We are also going to be contributing any amount of change we can gather into the family money jar.  We’ve had that jar for a while.  We usually let it accumulate for a bit and then use it on a grocery run.  From now on, it’s going to be deposited monthly into the savings account.  We debated whether to use that extra bit to lower our biweekly contributions or to reach the goal faster.  We decided to try to reach the goal faster, but like any other plan, we may eventually decide to tweak that.  We’ll see how it goes.

So there it is:  our plan to save $1000 by the end of 2012.  It feels good to have it in place.  

Thursday, January 5, 2012

Will Somebody Please Invent a Perfectionism Cure?

Image by Grant Cochrane


I’m doing it again. 

We are supposed to be figuring out how to come up with that $1000 emergency fund.  It’s been our assignment for nearly a month now and we haven’t gotten anywhere with it. 

Excuse #1:  It’s the holidays.  Who wants to deal with it right now?
Excuse #2:  Rent’s due.  I don’t want to deal with it right now.
Excuse #3:  Gavin’s at work.  I want to sit down and have a real conversation about this, not over Google Messenger.
Excuse #4:  Gavin’s off.  I have other things I want to do. 
Excuse #5:  (I don’t know what this excuse is, but give me another day and I’ll use it.)
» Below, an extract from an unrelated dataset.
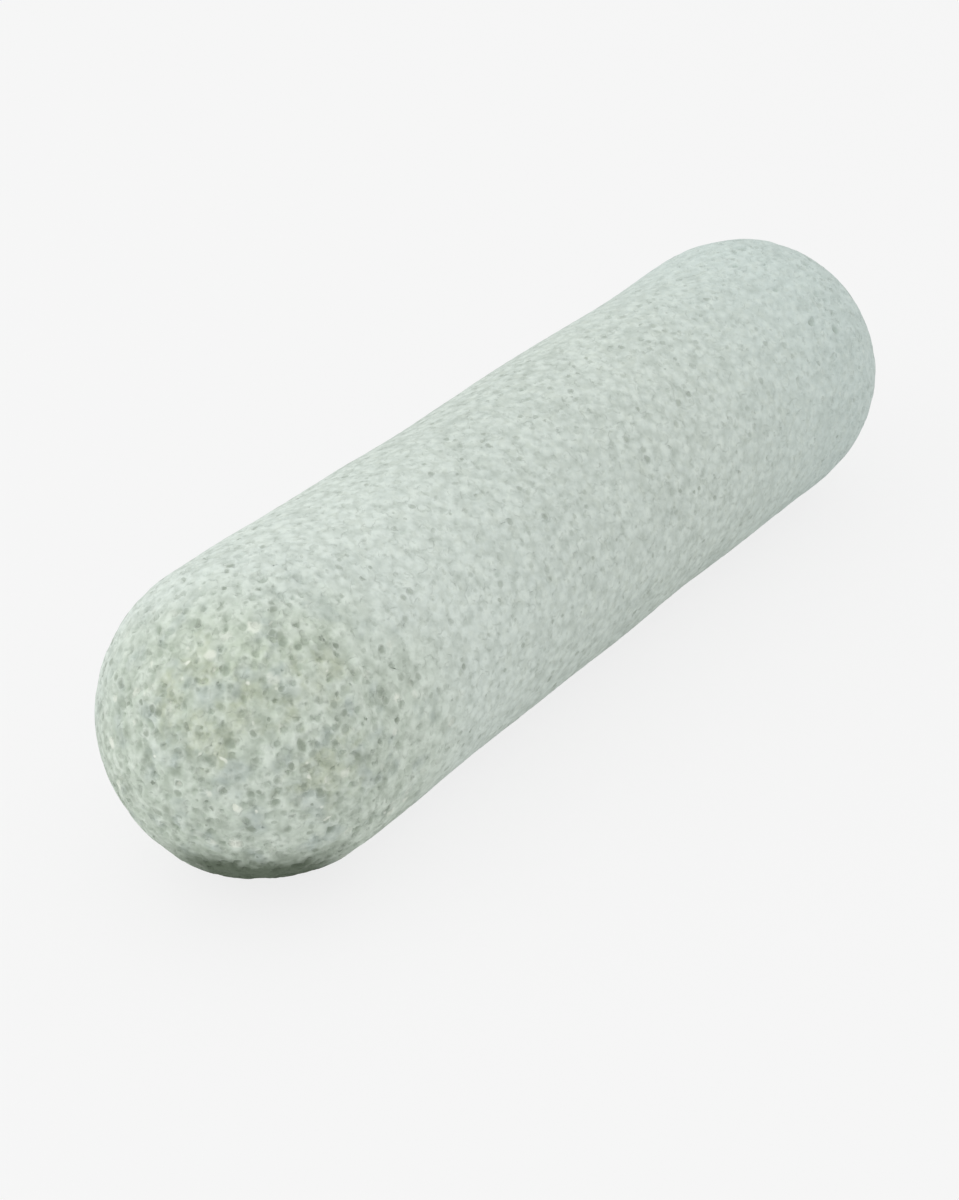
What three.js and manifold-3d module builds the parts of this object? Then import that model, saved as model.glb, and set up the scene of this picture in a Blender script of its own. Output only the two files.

I want to come up with the perfect plan, the one that will solve all our problems.  I think I need to accept that that’s probably not going to happen.  I’m determined that the plan will be created tonight and will be posted here tomorrow.  It might not be ideal, but it will be good enough and it will be a starting point, which is all we really need right now.  We can tweak it as we go.